The other constant is the cross sectional area of my wire – this is fairly easy to keep constant – just use the same piece of wire. I have to keep this the same because cross sectional area of wire is proportional to the resistance – if I do not keep it the same it will also make my results inaccurate. I will take readings from each distance 3 times and take the average of those, so I can greatly decrease the chances of getting an anomalous result.
Results: Here is the results table followed by a graph representing each of the 3 – p.d, Current and then resistance.
And finally, to calculate the resistance I used the ohm’s law formula of R=V/I.
Analysis:
My experiment was very successful and the results I got proved to be quite accurate and precise. Therefore my graphs and result tables provide me with a base to understand just why length affects the resistance. My prediction was that “when I increase the length of wire the resistance should increase too”; my prediction is supported by my results - and appears to be correct. The graphs and tables prove that the longer the copper wire, the higher the resistance. Resistance is also linked to charge flow, if I change the charge flow it will have an affect on the equation I = Q/t. If the current is changed then this will have an affect on the resistance. So with the help of the formulae I=Q/t and R=V/I, I now know that if I increase the charge flow, the current increases and the resistance decreases. Consequently if I double the length of wire the equation I = Q / t will be halved (due to the time increasing) causing the current to be halved and the resistance to be doubled. I can see one anomalous result in the ‘Current’ graph, which is at a length of 80cm – it appears to be at a slightly lower current than it should be in relation to the others.
Evaluation:
Using my results and my graphs I can clearly tell that my experiment was successful, I can tell this because, generally, none of my results have any inconsistent results and my graphs show straight lines. Even after repeating my experiment many times my graphs still remained just as precise and the graph showing the average results of the experiment is a perfect straight line. The fact that I got the similar results each time I did the experiment suggests that is was successful and also reliable, thus I must have carried out the experiment well.

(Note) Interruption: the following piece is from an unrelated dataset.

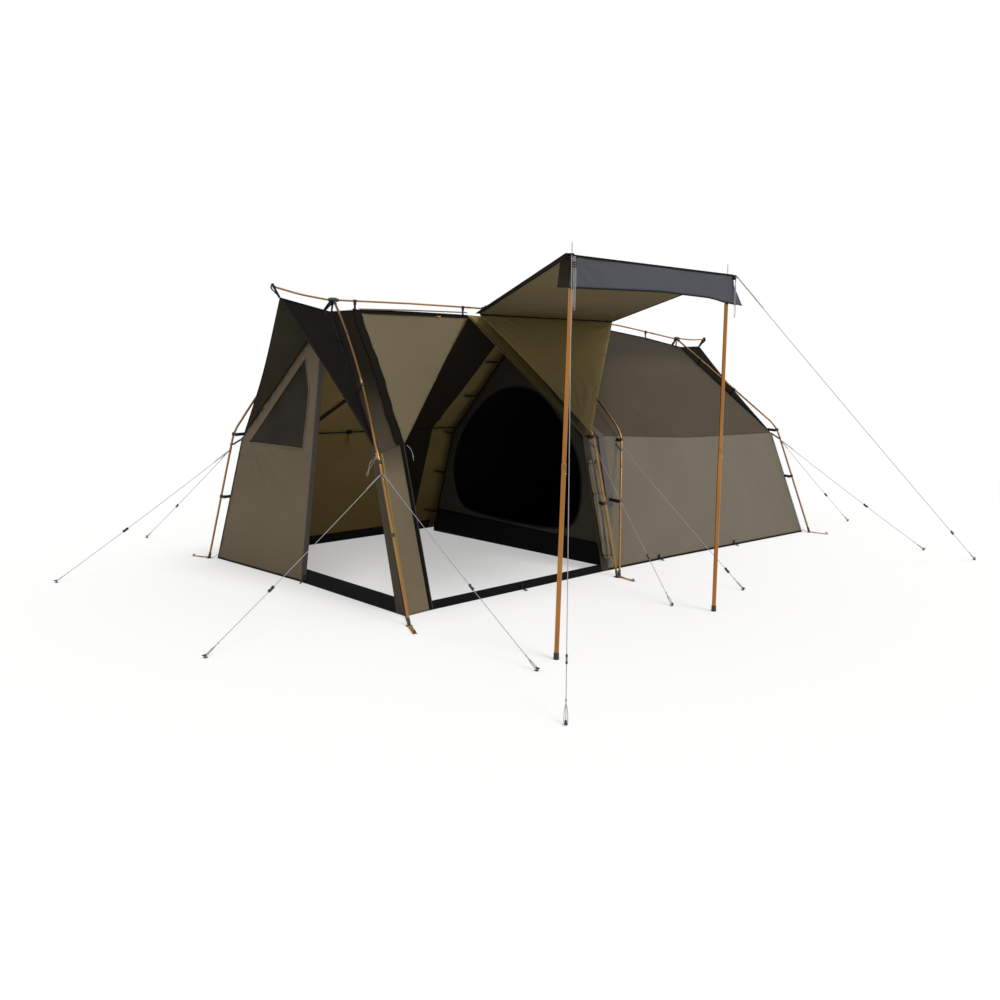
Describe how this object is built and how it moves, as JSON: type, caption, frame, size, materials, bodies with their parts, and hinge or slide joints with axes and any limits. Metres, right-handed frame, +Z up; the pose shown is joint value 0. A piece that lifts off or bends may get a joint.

The way in which I conducted the experiment was good because I made sure that the voltage supplied to the wire was equal each time, the cross sectional area of the wire remained the same, and also that the wire cooled down between each result. The use of mm instead of cm made sure that the length was exact and not longer or shorter. Therefore my results were successful and reliable for us to work from. However this did not mean that the way in which I did the experiment couldn’t have been improved. Having to secure the wire so as to measure the length meant that it was difficult to attach the crocodile clips to exactly the end of the wire. I could not be sure that as I left the wire to cool it was not at a different temperature each time I begun again; this could have affected my results if it had been vastly different.
In my experiment, I could also have investigated a number of other things, such as the effect of cross sectional area or temperature on the resistance. If I had looked at the effect that the cross sectional area had on resistance I would probably discover that as the wire doubled in cross sectional area the resistance would halve. This would be due to there being twice as many electrons - the current would travel a lot quicker and thus decrease the resistance. If I looked at how temperature affected resistance I would probably find that as the temperature of the wire increases, the particles within begin to vibrate much more because they have some extra energy, therefore it is much harder for the electrons to move through and thus the resistance will rise. So instead of just investigating how length affected the resistance of a piece of wire I could also have investigated the affect of temperature or cross sectional area on the piece of wire.